By Dirk deRoos

RegionServers are one thing, but you also have to take a look at how individual regions work. In HBase, a table is both spread across a number of RegionServers as well as being made up of individual regions. As tables are split, the splits become regions. Regions store a range of key-value pairs, and each RegionServer manages a configurable number of regions.

But what do the individual regions look like? HBase is a column-family-oriented data store, so how do the individual regions store key-value pairs based on the column families they belong to? The following figure begins to answer these questions and helps you digest more vital information about the architecture of HBase.

image0.jpg

HBase is written in Java — like the vast majority of Hadoop technologies. Java is an object oriented programming language and an elegant technology for distributed computing. So, as you continue to find out more about HBase, remember that all of the components in the architecture are ultimately Java objects.

First off, the preceding figure gives a pretty good idea of what region objects actually look like, generally speaking. It also makes it clear that regions separate data into column families and store the data in the HDFS using HFile objects.

When clients put key-value pairs into the system, the keys are processed so that data is stored based on the column family the pair belongs to. As shown in the figure, each column family store object has a read cache called the BlockCache and a write cache called the MemStore. The BlockCache helps with random read performance.

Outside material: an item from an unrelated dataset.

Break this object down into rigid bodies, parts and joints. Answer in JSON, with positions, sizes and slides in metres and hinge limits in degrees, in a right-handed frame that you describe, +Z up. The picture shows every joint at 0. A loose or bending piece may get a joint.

Data is read in blocks from the HDFS and stored in the BlockCache. Subsequent reads for the data — or data stored in close proximity — will be read from RAM instead of disk, improving overall performance. The Write Ahead Log (WAL, for short) ensures that your HBase writes are reliable. There is one WAL per RegionServer.

image1.jpg

Always heed the Iron Law of Distributed Computing: A failure isn’t the exception — it’s the norm, especially when clustering hundreds or even thousands of servers. Google followed the Iron Law in designing BigTable and HBase followed suit.

When you write or modify data in HBase, the data is first persisted to the WAL, which is stored in the HDFS, and then the data is written to the MemStore cache. At configurable intervals, key-value pairs stored in the MemStore are written to HFiles in the HDFS and afterwards WAL entries are erased.

If a failure occurs after the initial WAL write but before the final MemStore write to disk, the WAL can be replayed to avoid any data loss.

Three HFile objects are in one column family and two in the other. The design of HBase is to flush column family data stored in the MemStore to one HFile per flush. Then at configurable intervals HFiles are combined into larger HFiles. This strategy queues up the critical compaction operation in HBase.